■ **Prompt**
Copy all lines that contain the word "image".

■ **Recorded data**
────────────────
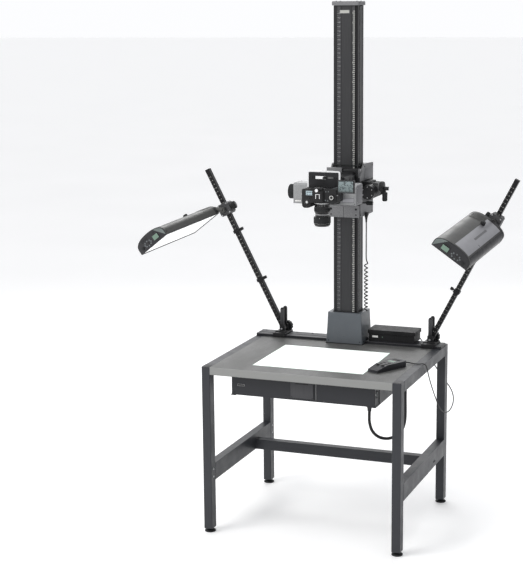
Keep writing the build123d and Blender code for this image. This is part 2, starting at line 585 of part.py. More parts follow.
# ---------------------------------------------------------------------------
# lamp arms
# ---------------------------------------------------------------------------
def make_lamp_side(side, hinge_x, lean, collars, lamp):
    """All pieces of one lamp side: rail clamp, arm, arm clamp and lamp."""
    hx = hinge_x
    # clamp on the rear rail with a tall clevis
    with BuildPart() as rail_clamp:
        block((hx - 34, hx + 34), (RAIL_Y[0] - 6, RAIL_Y[1] + 6), (TABLE_H + RAIL_T + 0.3, 801))
        block((hx - 34, hx + 34), (RAIL_Y[0] - 6, RAIL_Y[0] - 0.3), (782, 794))
        block((hx - 34, hx + 34), (RAIL_Y[1] + 0.3, RAIL_Y[1] + 6), (782, 794))
        for y0 in (HINGE_Y - 25, HINGE_Y + 15):
            block((hx - 14, hx + 14), (y0, y0 + 10), (800, 832))
            block((hx - 8, hx + 8), (y0, y0 + 10), (831, 920))
        rod(PIN_R + 0.1, "y", (HINGE_Y - 30, HINGE_Y + 30), hx, HINGE_Z, mode=Mode.SUBTRACT)
        chamfer(rail_clamp.edges().filter_by(Axis.Y).group_by(Axis.Z)[-1], 4)
    keep("rail_clamp_" + side, rail_clamp.part)

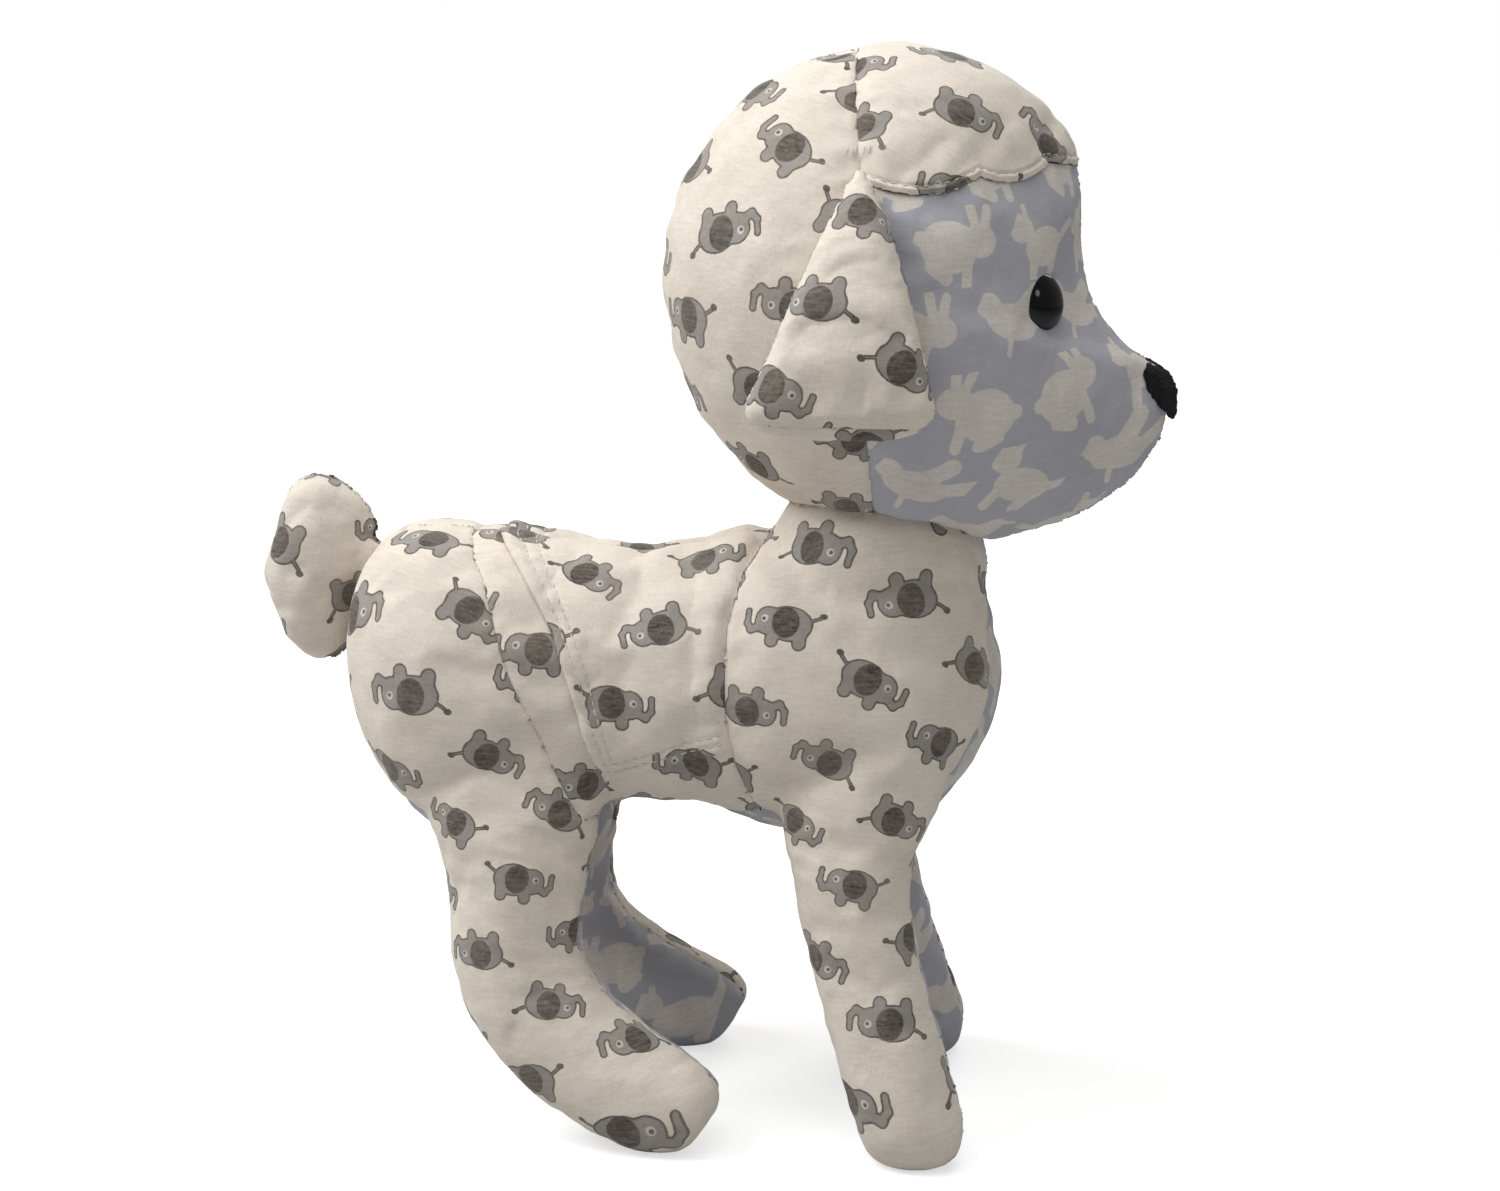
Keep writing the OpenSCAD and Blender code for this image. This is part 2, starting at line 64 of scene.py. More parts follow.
# Thinner cloth for the ears' narrow rims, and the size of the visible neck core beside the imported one
EAR_SKIN = 0.4 * MM
CORE_SHARE = 0.95
# The eyes' domes: their height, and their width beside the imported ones
EYE_DOME = 5.0 * MM
EYE_WIDER = 1.25
# Folds in the cloth: how long, how wide and how steep they are, and where they lie at the tops of the legs
FOLD_SLOPE = 0.25
FOLD_LONG = 15 * MM
FOLD_WIDE = 3.4 * MM
LEG_FOLDS = [(-30 * MM, 95 * MM, 17 * MM, 1.1 * MM), (-53 * MM, 80 * MM, 15 * MM, 0.9 * MM),
             (36 * MM, 92 * MM, 15 * MM, 0.9 * MM), (-40 * MM, 45 * MM, 14 * MM, 0.7 * MM)]
# Panels that are made as a second layer on the skin
OVERLAYS = ("cap_panel",)


# ---------------------------------------------------------------- camera, light and floor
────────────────
■ **Solution for this task**
Keep writing the build123d and Blender code for this image. This is part 2, starting at line 585 of part.py. More parts follow.
Keep writing the OpenSCAD and Blender code for this image. This is part 2, starting at line 64 of scene.py. More parts follow.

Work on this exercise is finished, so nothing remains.